Los trágicos sucesos de Iguala y Tlatlaya son dos muestras de la inversión de los valores que deben modular la conducta de las instituciones estatales. En el primer caso -disculpen por la reiteración- policías municipales entregaron a una banda delincuencial a los estudiantes de la Normal de Ayotzinapa que fueron sacrificados. En el segundo se cometieron ejecuciones extrajudiciales. Así, las llamadas fuerzas del orden distorsionaron su función hasta extremos de terror. La presunción además de que no se trata de episodios aislados ha generado una corriente de desazón y recelo progresiva.

La documentación de actos de corrupción que al final quedan impunes es otro alimento notable de la desconfianza. No sé si la corrupción hoy sea mayor que en el pasado, lo que sí puede documentarse es que hoy existe una mayor visibilidad pública de la misma y mucho menos tolerancia hacia ella.
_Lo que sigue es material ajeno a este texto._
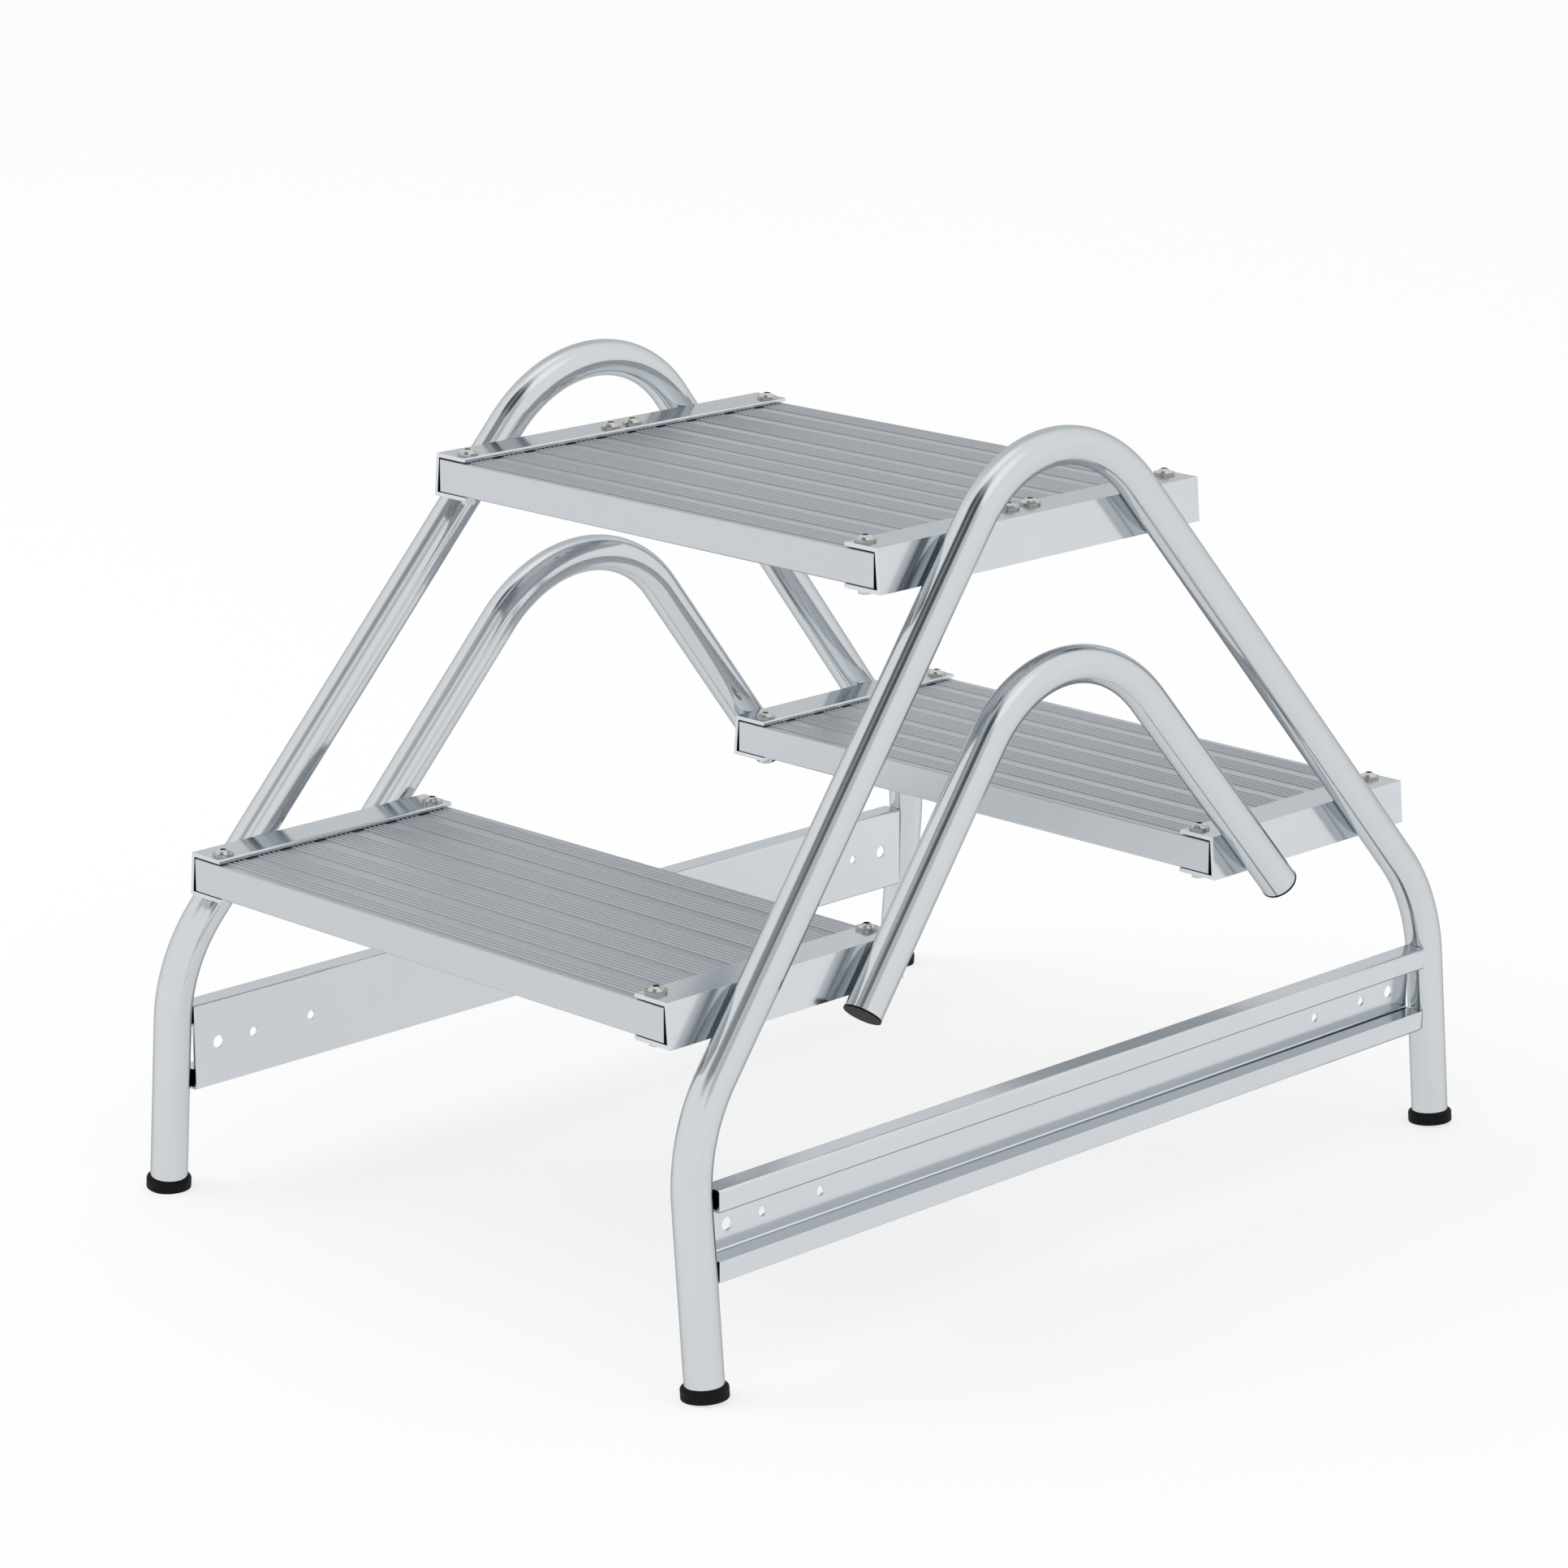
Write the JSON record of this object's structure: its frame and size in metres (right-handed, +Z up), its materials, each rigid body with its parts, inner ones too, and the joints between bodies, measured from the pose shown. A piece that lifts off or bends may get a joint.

Medios de comunicación, organizaciones civiles, partidos adversarios, documentan, como no sucedía (digamos) hace 25 años, lo que antes transcurría con cierta opacidad, y franjas cada vez más grandes de ciudadanos no quieren ni pueden contemporizar con la corrupción.

Es preciso emprender un complejo y quizá no tan breve camino para construir confianza. Y el reto no es sencillo. Hay que trascender la aparente insensibilidad ante el problema que se reproduce en los pasillos y salas del poder público. Enclaustrados en una especie de burbuja que los separa y blinda de las pulsiones que recorren buena parte de la sociedad, quienes los habitan no parecen haber dimensionado la profundidad de la crisis de credibilidad en la que viven. Hay además que diseñar auténticas políticas que pongan en el centro la necesidad de garantizar para todos la vigencia y respeto a los derechos humanos, lo que supone asumir que se requieren reformas mayores en todos los eslabones de la cadena de impartición de justicia, y también diseñar mecanismos para cerrarle el paso a la corrupción que todo lo corroe. Las movilizaciones sociales deberían ser el acicate para esas operaciones y la política -esa noción hoy desgastada- es desde donde eventualmente se puede revertir la oceánica suspicacia.